Others who worked closely with Eisner early in his career also say they don't quite know who he is. After knowing Eisner for some thirty years, Pudney acknowledges that he's not even certain who Eisner's friends are. Another longtime acquaintance says he finds Eisner “opaque.” Eisner has even kept a physical distance in the often touchy-feely entertainment world. “You don't see him kissing people,” Pudney observes. “He shakes hands and he kind of backs off.”

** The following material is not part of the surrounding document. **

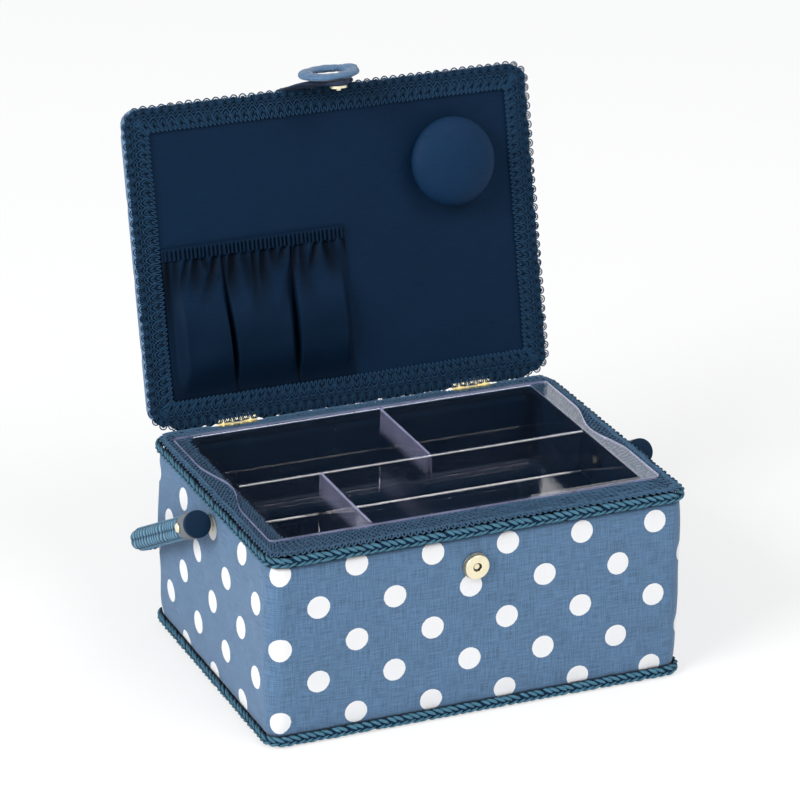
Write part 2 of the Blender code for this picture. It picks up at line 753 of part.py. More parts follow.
def make_tray():
    """Moulded tray: drafted walls, end flanges, a long divider and two cross dividers."""
    middle = (0.0, OPENING_CENTRE_Y, 0.0)
    outer = [
        tray_loop(TRAY_DRAFT + FLOOR_FILLET, TRAY_BOTTOM),
        tray_loop(TRAY_DRAFT + FLOOR_FILLET * 0.3, TRAY_BOTTOM + FLOOR_FILLET * 0.3),
        tray_loop(TRAY_DRAFT, TRAY_BOTTOM + FLOOR_FILLET),
        tray_loop(0.0, TRAY_TOP - FLANGE_THICKNESS / 2),
    ]
    tray = stacked("tray", outer, clear_plastic(), location=middle)
    levels = (TRAY_TOP - FLANGE_THICKNESS, TRAY_TOP)
    plate_loops = [[(x, y, height) for x, y in flange_outline()] for height in levels]
    plate = as_cutter(stacked("add_flange_plate", plate_loops, clear_plastic(), location=middle))
    combine(tray, plate, "UNION")
    above = TRAY_TOP + CUT_OVERRUN
    well = [tray_loop(TRAY_WALL, TRAY_TOP - DIVIDER_DROP), tray_loop(TRAY_WALL, above)]
    cut(tray, as_cutter(stacked("cut_tray_well", well, board_card(), location=middle)))
    floor = TRAY_BOTTOM + TRAY_FLOOR
    for name, (low, high) in compartments().items():
        cut(tray, compartment_cutter(f"cut_{name}", low, high, floor, TRAY_TOP - DIVIDER_DROP / 2))


def box_leaf_step_y():
    """Where the box leaf steps down behind the rim frame."""
    return BOX_DEPTH / 2 - FRAME_INSET - GAP - LEAF_THICKNESS / 2


def box_leaf_end_y():
    """Front end of the box leaf, just short of the opening."""
    return OPENING_REAR + LEAF_END_MARGIN


def offset_path(path, distance):
    """Move a path of (forward, height) points sideways, with mitred corners."""
    moved = []
    for index, point in enumerate(path):
        before = Vector(path[max(index - 1, 0)])
        here = Vector(point)
        after = Vector(path[min(index + 1, len(path) - 1)])
        first = (here - before).normalized() if index else (after - here).normalized()
        second = (after - here).normalized() if index < len(path) - 1 else first
        normal = (Vector((-first.y, first.x)) + Vector((-second.y, second.x))).normalized()
        stretch = distance / normal.dot(Vector((-first.y, first.x)))
        moved.append((here.x + normal.x * stretch, here.y + normal.y * stretch))
    return moved


def leaf_outline(path):
    """Section of a hinge leaf that leaves the underside of its barrel along a path."""
    lower = offset_path(path, -LEAF_THICKNESS / 2)
    upper = offset_path(path, LEAF_THICKNESS / 2)
    meet_height = upper[0][1]
    meet = math.sqrt(BARREL_RADIUS ** 2 - meet_height ** 2)
    start = math.degrees(math.atan2(meet_height, meet))
    barrel = arc((0.0, 0.0), BARREL_RADIUS, start, 270, SMALL_STEPS)
    return lower + upper[:0:-1] + barrel[:-1]


def make_leaf(name, side, outline, gaps, screw_forward, screw_height, up, parent):
    """Hinge leaf: its section drawn out along the hinge, with knuckle gaps, bore and holes."""
    half = HINGE_WIDTH / 2
    loops = [[(x, -forward, height) for forward, height in outline] for x in (-half, half)]
    place = (side * HINGE_X, 0.0, 0.0) if parent else (side * HINGE_X, HINGE_Y, HINGE_Z)
    leaf = stacked(name, loops, brass(), parent, place)
    reach = BARREL_RADIUS + GAP
    for index, (low, high) in enumerate(gaps):
        low_corner = (place[0] + low, place[1] - reach, place[2] - reach)
        high_corner = (place[0] + high, place[1] + reach, place[2] + reach)
        cut(leaf, box_cutter(f"cut_{name}_{index}", low_corner, high_corner, parent))
    bore = HINGE_PIN_RADIUS + RUNNING_GAP
    cut(leaf, round_cutter(f"cut_{name}_bore", bore, 2 * HINGE_WIDTH, place, (0, 90, 0), parent))
    wide = SCREW_HEAD_RADIUS + GAP
    narrow = SCREW_SHANK_RADIUS + GAP
    profile = [
        (0, -LEAF_THICKNESS - GAP), (narrow, -LEAF_THICKNESS - GAP), (narrow, -LEAF_THICKNESS),
        (wide, 0), (wide, GAP), (0, GAP),
    ]
    for index, offset in enumerate((-SCREW_SPREAD / 2, SCREW_SPREAD / 2)):
        spot = (place[0] + offset, place[1] - screw_forward, place[2] + screw_height)
        turn = (0, 0, 0) if up else (180, 0, 0)
        sink = turned(f"cut_{name}_sink_{index}", profile, board_card(), parent, spot, turn, SMALL_STEPS)
        cut(leaf, as_cutter(sink))
    return leaf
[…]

Lee Wedemeyer, Eisner's secretary at ABC and subsequently at Paramount, says Eisner wasn't even comfortable shaking hands—partly because of hypochondria. When he broke a finger playing basketball, she reflected that he was probably glad to have an excuse for avoiding contact. She noticed Eisner's aloofness on other occasions. Once he sent her a note and signed it “L—Michael.” It wasn't lost on Wedemeyer that he “almost let himself say, ‘love,'” but didn't. She pointed it out to ABC executive Bob Boyette. “Bob and I got together and took it to him and said, ‘Finish the word,'” she remembers. “He would not. And he didn't think it was funny.”

 

EISNER LEARNED THE
limits of courage early on, when he ran afoul of Aaron Spelling. ABC owed a debt of gratitude to Spelling, who had played an important role in the network's efforts to launch
Movie of the Week
. Spelling continued to provide ABC with major hit shows—his
Mod Squad
was a staple for four years—and in exchange, he won increasingly favorable deals from the network. He became dominant to the point that the industry joked that ABC stood for “Aaron's Broadcasting Company.”

In the mid-seventies, Spelling had a guarantee that the network would pick up at least one pilot a year. He discussed a number of proposals with Eisner, who didn't like any of them. Eisner instructed his staff to tell Spelling that ABC would pay his fee but would pass on a pilot for the year. This was hardly the sort of respect that Spelling was used to commanding.